5. Available housing/land: cheap housing and/or the ability to build cheap housing.

Yes housing and property is cheaper in SW On than the GTA but that is partially due to economic circumstances and reputation of the region. In Wallaceburg Ontario you can buy a one bedroom bungalow for $40,000 but the town is dead and Wal-Mart is the largest employer. Windsor has a similar reputation of a dead automotive city suffering the spillover from Detroit. Every town and city has “a wrong side of the tracks”  the question is whether that part of the city has become the reputation of the city as a whole.

Despite Windsor’s goal of increasing population density (as a part of provincial mandate) the city has seen it decline and people moving out of the area an into the more affluent suburbs of Tecumseh, LaSalle or Lakeshore or out into the county. As a result housing prices in Windsor itself are pretty reasonable (likely even more so then London).

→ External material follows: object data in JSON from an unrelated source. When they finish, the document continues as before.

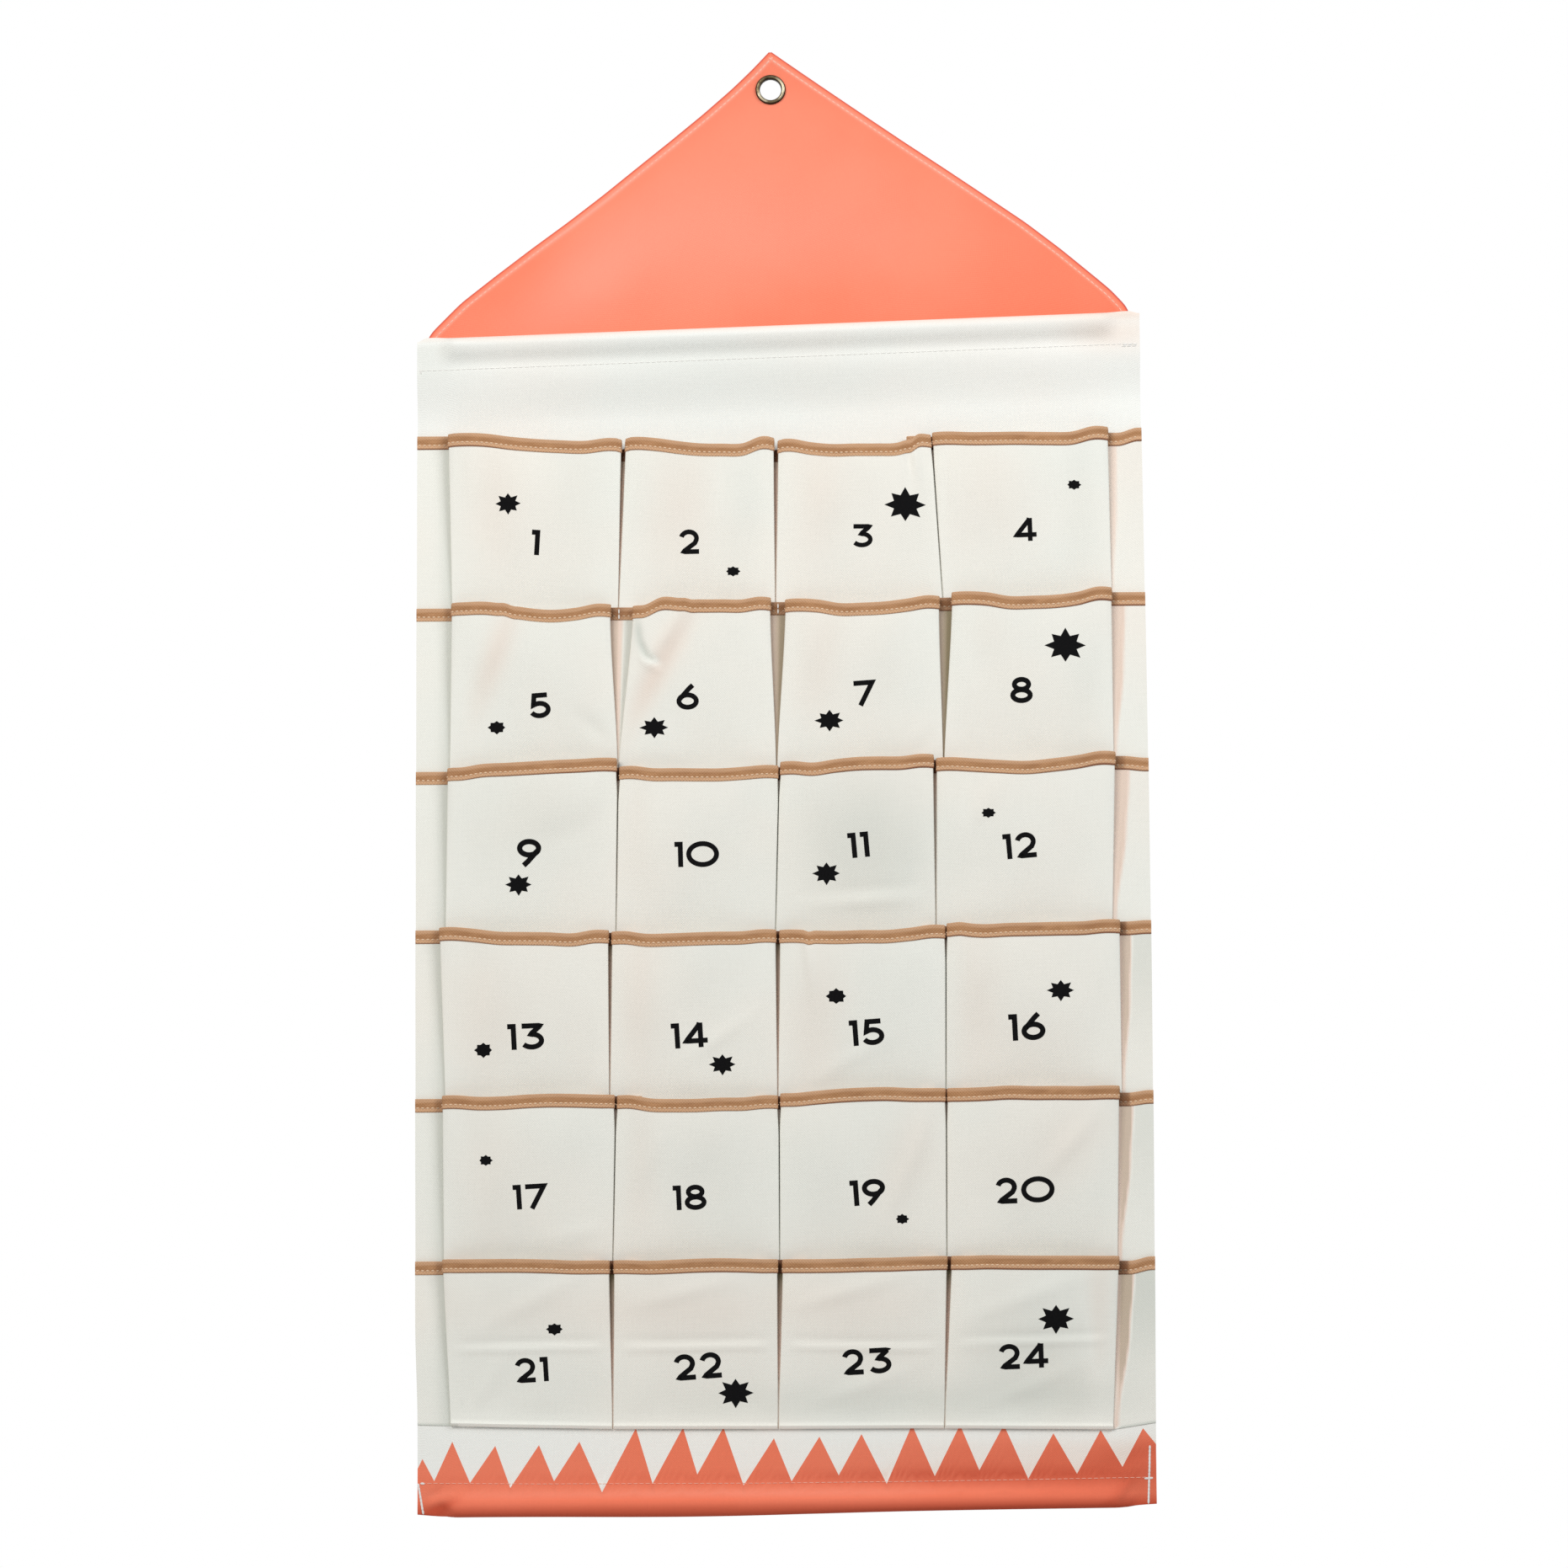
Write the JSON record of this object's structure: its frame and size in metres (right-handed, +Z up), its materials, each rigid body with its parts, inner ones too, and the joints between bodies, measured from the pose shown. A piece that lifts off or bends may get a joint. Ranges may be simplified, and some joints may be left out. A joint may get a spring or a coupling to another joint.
{
  "type": "fabric advent calendar",
  "caption": "House-shaped fabric advent calendar: a coral gable with a brass eyelet over a white canvas panel of pleated, numbered pockets bound with brown tape, kept flat by wooden rods.",
  "frame": {"origin": "middle of the eyelet's hole, in the plane of the wall", "axes": "+Z up, +X to the viewer's right, the front faces -Y and the wall is the plane y = 0"},
  "size_m": [0.452, 0.0161, 0.9099],
  "materials": {
    "white_canvas": "matt woven cotton canvas, off-white",
    "coral_canvas": "matt woven cotton canvas, coral",
    "brown_tape": "matt woven binding tape, light brown, pale stitching",
    "brass": "antique brass, dark in its hollows",
    "wood": "plain pale dowel, unfinished"
  },
  "bodies": {
    "roof": {"roof_panel": "coral_canvas", "eyelet": "brass", "eyelet_washer": "brass"},
    "hanging": {"back_panel": "white_canvas", "pocket_row_1": "white_canvas", "pocket_row_2": "white_canvas", "pocket_row_3": "white_canvas", "pocket_row_4": "white_canvas", "pocket_row_5": "white_canvas", "pocket_row_6": "white_canvas", "binding_1": "brown_tape", "binding_2": "brown_tape", "binding_3": "brown_tape", "binding_4": "brown_tape", "binding_5": "brown_tape", "binding_6": "brown_tape"},
    "upper_rod": {"top_rod": "wood"},
    "lower_rod": {"bottom_rod": "wood"}
  },
  "joints": [
    {"name": "roof_fold", "type": "hinge", "parent": "roof", "child": "hanging", "pos_m": [0.004, -0.0012, -0.1568], "axis": [0.9995, 0, 0.0325], "range_deg": [-15, 170]},
    {"name": "top_rod_slide", "type": "slide", "parent": "hanging", "child": "upper_rod", "axis": [0.9995, 0, 0.0325], "range_m": [0, 0.43]},
    {"name": "bottom_rod_slide", "type": "slide", "parent": "hanging", "child": "lower_rod", "axis": [1, 0, 0.0075], "range_m": [0, 0.43]}
  ]
}
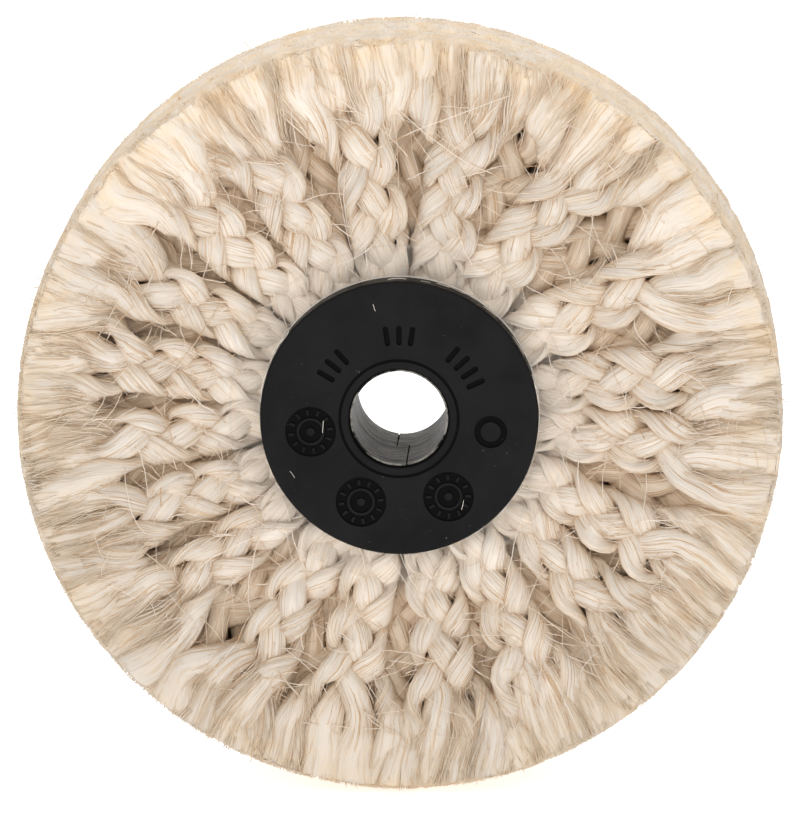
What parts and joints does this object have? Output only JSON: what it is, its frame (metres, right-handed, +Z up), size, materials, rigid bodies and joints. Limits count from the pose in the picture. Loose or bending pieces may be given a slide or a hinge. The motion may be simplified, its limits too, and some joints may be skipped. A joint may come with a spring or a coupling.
{
  "type": "polishing wheel",
  "caption": "Round polishing wheel of braided sisal with frayed, trimmed ends, clamped on a black flanged plastic hub with a plain through bore.",
  "frame": {"origin": "centre of the wheel, on the spin axis, halfway between the two flange faces", "axes": "+Y along the spin axis from the front face to the rear face, +Z up, +X to the right seen from the front"},
  "size_m": [0.154, 0.032, 0.154],
  "materials": {
    "sisal": "braided natural fibre, softly glossy, frayed at the ends",
    "black_plastic": "satin moulded plastic with fine grain",
    "sleeve_steel": "rolled sheet with fine scuffs round the bore",
    "wire_steel": "drawn wire",
    "clear_plastic": "clear polished sheet"
  },
  "bodies": {
    "root": {"front_flange": "black_plastic", "rear_flange": "black_plastic", "bore_sleeve": "sleeve_steel", "front_washer": "clear_plastic", "rear_washer": "clear_plastic", "front_core_ring": "wire_steel", "rear_core_ring": "wire_steel", "front_braid_01": "sisal", "front_braid_02": "sisal", "front_braid_03": "sisal", "front_braid_04": "sisal", "front_braid_05": "sisal", "front_braid_06": "sisal", "front_braid_07": "sisal", "front_braid_08": "sisal", "front_braid_09": "sisal", "front_braid_10": "sisal", "front_braid_11": "sisal", "front_braid_12": "sisal", "front_braid_13": "sisal", "front_braid_14": "sisal", "front_braid_15": "sisal", "front_braid_16": "sisal", "front_braid_17": "sisal", "front_braid_18": "sisal", "front_braid_19": "sisal", "rear_braid_01": "sisal", "rear_braid_02": "sisal", "rear_braid_03": "sisal", "rear_braid_04": "sisal", "rear_braid_05": "sisal", "rear_braid_06": "sisal", "rear_braid_07": "sisal", "rear_braid_08": "sisal", "rear_braid_09": "sisal", "rear_braid_10": "sisal", "rear_braid_11": "sisal", "rear_braid_12": "sisal", "rear_braid_13": "sisal", "rear_braid_14": "sisal", "rear_braid_15": "sisal", "rear_braid_16": "sisal", "rear_braid_17": "sisal", "rear_braid_18": "sisal", "rear_braid_19": "sisal"}
  },
  "joints": []
}
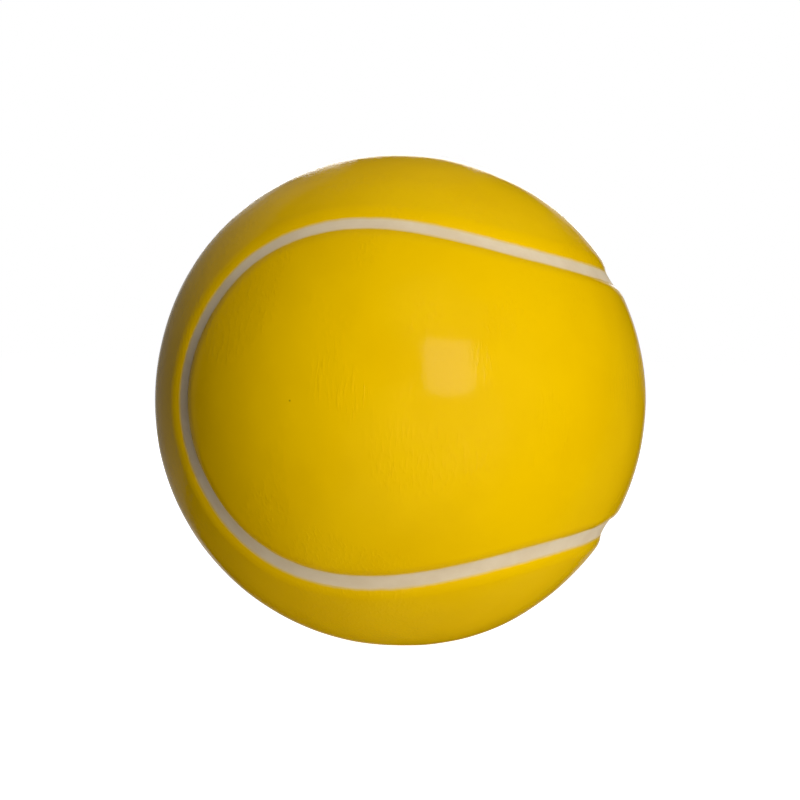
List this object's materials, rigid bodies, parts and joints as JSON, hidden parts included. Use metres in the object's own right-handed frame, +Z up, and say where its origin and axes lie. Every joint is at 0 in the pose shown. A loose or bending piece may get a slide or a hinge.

That being said there is more to cheap housing to attract people/businesses. Communities that saw the collapse of their manufacturing jobs likely also saw a similar decline in tax receipts. They had to make up those loses somewhere. Windsor managed to hold the line on property taxes for the last 6 years but during that same period development charges rose from $9,006 city wide to $17,435/unit (some sections of the city have been provided with lower charges under separate by-law, I am illustrating the extremes). Retail charges went from went from $1.70 a square foot to $3.97 and to the council’s credit industrial charges remain non-existent. Development charges have an impact on property taxes and on their own can raise the property taxes within a community

What you have is an environment where development could be potentially stifled as efforts to maintain low property tax rates have caused other fees and charges to be increased in order to maintain budgets.

 6. Adequate non-transportation based infrastructure.

Although I don’t have an experience with this it makes sense as having access to capital and modern high tech infrastructure. I image that improved wireless infrastructure should be lumped in here. What about pipelines?